At that stage, changes appear reactive. Buyers prefer clean, seasoned structures that have been operating properly over time. Last-minute restructuring can trigger tax complications, raise valuation concerns, and slow down transactions.

The strongest companies prepare their structure before opportunity demands it. Readiness creates leverage.

8. Failing to Separate Real Estate Properly

If the business owns property and the founder intends to retain it long-term, failing to separate real estate early can complicate an eventual sale.

When property remains inside the operating entity, negotiations become entangled. Lease terms are rushed. Valuations become less flexible.

Separating real estate early allows for clear lease agreements, stable asset valuation, and flexibility during transactions. It preserves optionality.

9. Underestimating the Emotional Component

Restructuring is not purely financial. It is personal.

Founder-led companies are often extensions of the founder’s identity. Formal governance, legal discipline, and ownership clarity can feel restrictive, even threatening.

Restructuring forces founders to think like investors rather than operators. It requires difficult conversations about control, authority, and long-term vision.

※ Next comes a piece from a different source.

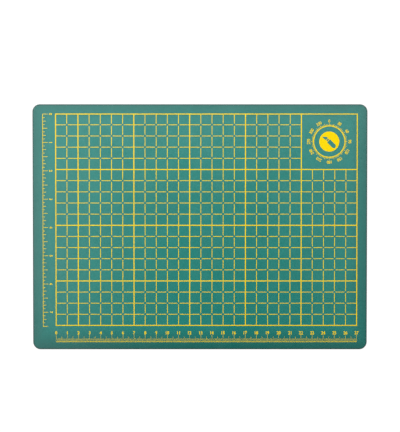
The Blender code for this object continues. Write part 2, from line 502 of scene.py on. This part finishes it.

When leaders resist that shift, structures are implemented halfway - enough to create confusion, but not enough to create protection.

Restructuring is as much a mindset evolution as it is a legal one.

The Pattern Behind Most Mistakes

Most restructuring errors fall into one of three categories:

  • Too casual: Not formal enough to protect anything

  • Too complex: Built beyond the needs of the business

  • Too late: Done under transaction pressure

The strongest restructures are intentional. They are aligned with long-term strategy. They are implemented with legal and tax guidance. And they are supported by disciplined operational execution.

Structure should serve growth not distract from it.

When approached thoughtfully, restructuring doesn’t just reduce risk. It strengthens the foundation on which future value is built.